= Book of Discipline (United Methodist) =

Law and doctrine of the United Methodist Church

The Book of Discipline constitutes the law and doctrine of the United Methodist Church. It follows similar works for its predecessor denominations. It was originally published in 1784, in the Methodist Episcopal Church, as “Minutes of Several Conversations Between The Rev. Thomas Coke, The Rev. Francis Asbury and Others … Composing a Form of Discipline for the Ministers, Preachers and other Members of the Methodist Episcopal Church in America.” and has been published every four years (commencing after 2 revisions in 1786 and 1792) thereafter following the meeting of the General Conference, which passes legislation that is included in the Book of Discipline. The most recent edition is that of 2020/2024. The book is considered “the most current statement of how United Methodists agree to live their lives together and ‘maintain the unity of the Spirit in the bond of peace.’” (2016 Book of Discipline, Episcopal Greetings).

The basic unit of reference is the paragraph, not the page, chapter or section. The paragraphs are numbered consecutively within each chapter or section, but numbers are skipped between chapters or sections. The paragraph is often only a few lines, but many are several pages long and they can be divided into multiple subdivisions. Paragraphs are first divided using Arabic numerals (1, 2, 3,...) which can themselves be divided by italicized lower case letters with parentheses (a), b), c), d)...) which may be divided using Arabic numerals within double parentheses ((1), (2), (3)...)

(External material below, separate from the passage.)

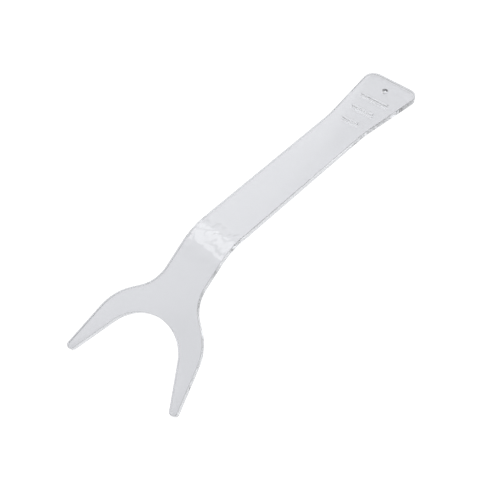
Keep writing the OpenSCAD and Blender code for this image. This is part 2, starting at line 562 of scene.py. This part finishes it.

Traditionally a list of all the bishops with the year of their election is at the beginning of the book. That is followed by a brief history of the church, then the church constitution, and a statement concerning the doctrine and theology of the church. The Social Principles of the church follow. Finally the legislative section, by far the largest part of The Discipline, appears.

Originally it comprised 81 questions and answers, the Articles of Religion, The Sunday Service, and a collection of songs and hymns sent by John Wesley. Currently these are found in three volumes (The Book of Discipline of The United Methodist Church, The United Methodist Book of Worship, and The United Methodist Hymnal). In the late 19th century it shifted towards a legal manual of directives and structures.